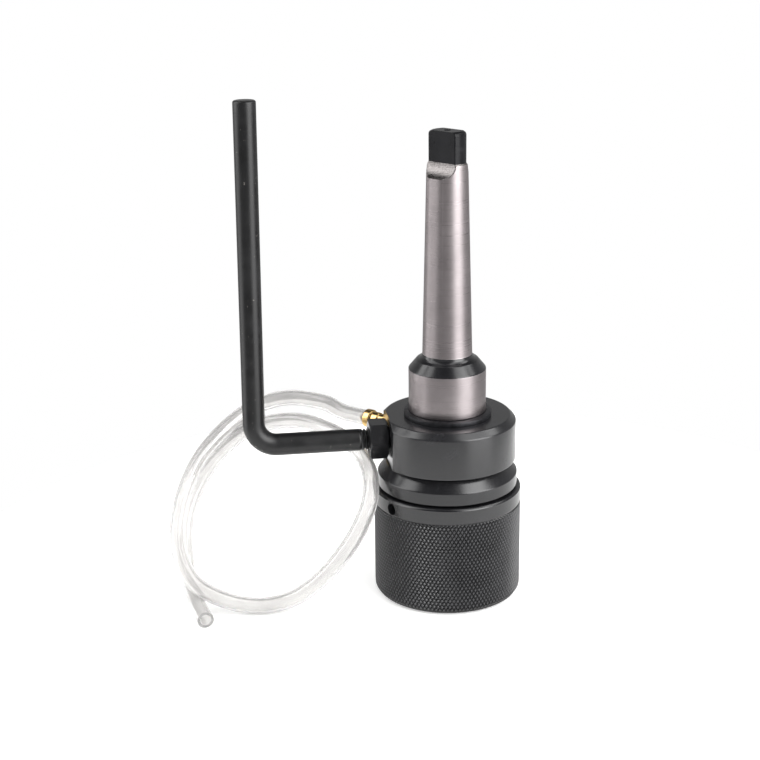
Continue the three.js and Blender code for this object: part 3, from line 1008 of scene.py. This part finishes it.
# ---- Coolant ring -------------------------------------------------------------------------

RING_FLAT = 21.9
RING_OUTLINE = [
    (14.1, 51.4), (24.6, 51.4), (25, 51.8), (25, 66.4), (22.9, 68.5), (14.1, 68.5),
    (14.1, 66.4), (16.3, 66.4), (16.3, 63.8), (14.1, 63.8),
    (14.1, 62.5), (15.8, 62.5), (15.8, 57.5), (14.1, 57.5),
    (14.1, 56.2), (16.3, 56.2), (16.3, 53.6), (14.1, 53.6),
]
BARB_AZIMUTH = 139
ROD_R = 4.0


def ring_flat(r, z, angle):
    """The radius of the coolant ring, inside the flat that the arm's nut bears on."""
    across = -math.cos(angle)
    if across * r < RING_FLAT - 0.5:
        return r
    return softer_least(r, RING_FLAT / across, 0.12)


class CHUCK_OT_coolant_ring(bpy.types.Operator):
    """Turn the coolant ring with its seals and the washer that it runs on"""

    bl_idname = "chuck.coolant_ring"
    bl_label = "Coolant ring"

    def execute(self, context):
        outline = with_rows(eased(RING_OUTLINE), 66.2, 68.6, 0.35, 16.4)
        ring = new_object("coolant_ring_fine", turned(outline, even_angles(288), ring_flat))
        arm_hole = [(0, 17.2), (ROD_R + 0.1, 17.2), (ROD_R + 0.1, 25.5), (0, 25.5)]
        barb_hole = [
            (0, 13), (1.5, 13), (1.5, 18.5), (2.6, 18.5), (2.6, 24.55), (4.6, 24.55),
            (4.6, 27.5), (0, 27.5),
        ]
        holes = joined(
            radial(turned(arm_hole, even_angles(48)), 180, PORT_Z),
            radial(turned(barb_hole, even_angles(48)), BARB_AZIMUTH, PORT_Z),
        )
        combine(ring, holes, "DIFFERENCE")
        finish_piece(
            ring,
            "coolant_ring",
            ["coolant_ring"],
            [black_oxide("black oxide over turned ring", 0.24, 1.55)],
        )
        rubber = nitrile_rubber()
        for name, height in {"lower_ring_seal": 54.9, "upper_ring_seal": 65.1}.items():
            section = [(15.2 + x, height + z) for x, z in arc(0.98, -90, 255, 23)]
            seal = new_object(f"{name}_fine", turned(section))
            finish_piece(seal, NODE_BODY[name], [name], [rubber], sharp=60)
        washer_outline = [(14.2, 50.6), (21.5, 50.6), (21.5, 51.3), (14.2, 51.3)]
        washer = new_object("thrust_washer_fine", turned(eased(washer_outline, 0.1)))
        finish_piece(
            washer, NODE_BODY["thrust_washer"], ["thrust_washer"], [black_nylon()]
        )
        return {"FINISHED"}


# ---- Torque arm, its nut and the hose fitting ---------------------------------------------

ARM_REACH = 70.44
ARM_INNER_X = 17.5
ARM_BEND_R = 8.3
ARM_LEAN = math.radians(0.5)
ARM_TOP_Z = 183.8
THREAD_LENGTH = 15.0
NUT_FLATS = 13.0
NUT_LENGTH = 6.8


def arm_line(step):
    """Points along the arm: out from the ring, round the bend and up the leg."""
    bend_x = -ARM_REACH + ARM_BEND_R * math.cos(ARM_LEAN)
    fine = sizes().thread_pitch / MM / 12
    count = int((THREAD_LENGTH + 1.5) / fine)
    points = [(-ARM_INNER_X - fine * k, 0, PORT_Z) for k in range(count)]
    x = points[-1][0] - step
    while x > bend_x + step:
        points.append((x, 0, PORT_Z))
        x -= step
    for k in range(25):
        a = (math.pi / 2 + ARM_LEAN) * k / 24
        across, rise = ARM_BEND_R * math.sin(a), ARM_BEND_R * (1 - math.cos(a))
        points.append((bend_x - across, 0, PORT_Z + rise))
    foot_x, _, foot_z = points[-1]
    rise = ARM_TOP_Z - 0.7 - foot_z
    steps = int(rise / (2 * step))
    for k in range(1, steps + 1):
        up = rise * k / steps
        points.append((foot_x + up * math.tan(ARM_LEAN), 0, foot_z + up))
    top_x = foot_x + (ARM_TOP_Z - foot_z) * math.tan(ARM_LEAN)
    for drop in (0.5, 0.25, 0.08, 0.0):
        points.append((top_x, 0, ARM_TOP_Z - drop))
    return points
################
WHAT THIS TASK INVOLVES
Every line above should be written out again exactly as it stands.

TASK OUTPUT
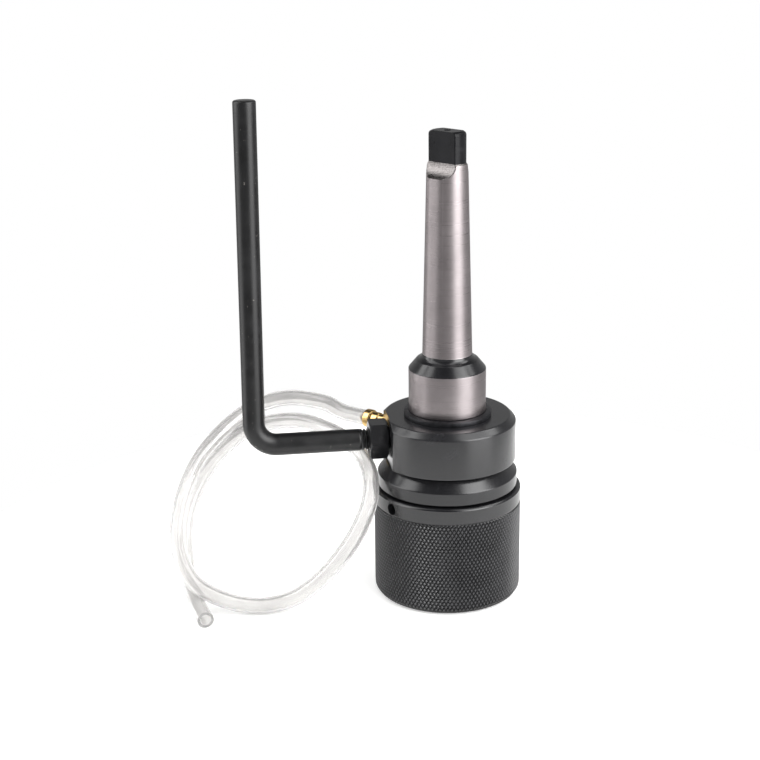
Continue the three.js and Blender code for this object: part 3, from line 1008 of scene.py. This part finishes it.
# ---- Coolant ring -------------------------------------------------------------------------

RING_FLAT = 21.9
RING_OUTLINE = [
    (14.1, 51.4), (24.6, 51.4), (25, 51.8), (25, 66.4), (22.9, 68.5), (14.1, 68.5),
    (14.1, 66.4), (16.3, 66.4), (16.3, 63.8), (14.1, 63.8),
    (14.1, 62.5), (15.8, 62.5), (15.8, 57.5), (14.1, 57.5),
    (14.1, 56.2), (16.3, 56.2), (16.3, 53.6), (14.1, 53.6),
]
BARB_AZIMUTH = 139
ROD_R = 4.0


def ring_flat(r, z, angle):
    """The radius of the coolant ring, inside the flat that the arm's nut bears on."""
    across = -math.cos(angle)
    if across * r < RING_FLAT - 0.5:
        return r
    return softer_least(r, RING_FLAT / across, 0.12)


class CHUCK_OT_coolant_ring(bpy.types.Operator):
    """Turn the coolant ring with its seals and the washer that it runs on"""

    bl_idname = "chuck.coolant_ring"
    bl_label = "Coolant ring"

    def execute(self, context):
        outline = with_rows(eased(RING_OUTLINE), 66.2, 68.6, 0.35, 16.4)
        ring = new_object("coolant_ring_fine", turned(outline, even_angles(288), ring_flat))
        arm_hole = [(0, 17.2), (ROD_R + 0.1, 17.2), (ROD_R + 0.1, 25.5), (0, 25.5)]
        barb_hole = [
            (0, 13), (1.5, 13), (1.5, 18.5), (2.6, 18.5), (2.6, 24.55), (4.6, 24.55),
            (4.6, 27.5), (0, 27.5),
        ]
        holes = joined(
            radial(turned(arm_hole, even_angles(48)), 180, PORT_Z),
            radial(turned(barb_hole, even_angles(48)), BARB_AZIMUTH, PORT_Z),
        )
        combine(ring, holes, "DIFFERENCE")
        finish_piece(
            ring,
            "coolant_ring",
            ["coolant_ring"],
            [black_oxide("black oxide over turned ring", 0.24, 1.55)],
        )
        rubber = nitrile_rubber()
        for name, height in {"lower_ring_seal": 54.9, "upper_ring_seal": 65.1}.items():
            section = [(15.2 + x, height + z) for x, z in arc(0.98, -90, 255, 23)]
            seal = new_object(f"{name}_fine", turned(section))
            finish_piece(seal, NODE_BODY[name], [name], [rubber], sharp=60)
        washer_outline = [(14.2, 50.6), (21.5, 50.6), (21.5, 51.3), (14.2, 51.3)]
        washer = new_object("thrust_washer_fine", turned(eased(washer_outline, 0.1)))
        finish_piece(
            washer, NODE_BODY["thrust_washer"], ["thrust_washer"], [black_nylon()]
        )
        return {"FINISHED"}


# ---- Torque arm, its nut and the hose fitting ---------------------------------------------

ARM_REACH = 70.44
ARM_INNER_X = 17.5
ARM_BEND_R = 8.3
ARM_LEAN = math.radians(0.5)
ARM_TOP_Z = 183.8
THREAD_LENGTH = 15.0
NUT_FLATS = 13.0
NUT_LENGTH = 6.8


def arm_line(step):
    """Points along the arm: out from the ring, round the bend and up the leg."""
    bend_x = -ARM_REACH + ARM_BEND_R * math.cos(ARM_LEAN)
    fine = sizes().thread_pitch / MM / 12
    count = int((THREAD_LENGTH + 1.5) / fine)
    points = [(-ARM_INNER_X - fine * k, 0, PORT_Z) for k in range(count)]
    x = points[-1][0] - step
    while x > bend_x + step:
        points.append((x, 0, PORT_Z))
        x -= step
    for k in range(25):
        a = (math.pi / 2 + ARM_LEAN) * k / 24
        across, rise = ARM_BEND_R * math.sin(a), ARM_BEND_R * (1 - math.cos(a))
        points.append((bend_x - across, 0, PORT_Z + rise))
    foot_x, _, foot_z = points[-1]
    rise = ARM_TOP_Z - 0.7 - foot_z
    steps = int(rise / (2 * step))
    for k in range(1, steps + 1):
        up = rise * k / steps
        points.append((foot_x + up * math.tan(ARM_LEAN), 0, foot_z + up))
    top_x = foot_x + (ARM_TOP_Z - foot_z) * math.tan(ARM_LEAN)
    for drop in (0.5, 0.25, 0.08, 0.0):
        points.append((top_x, 0, ARM_TOP_Z - drop))
    return points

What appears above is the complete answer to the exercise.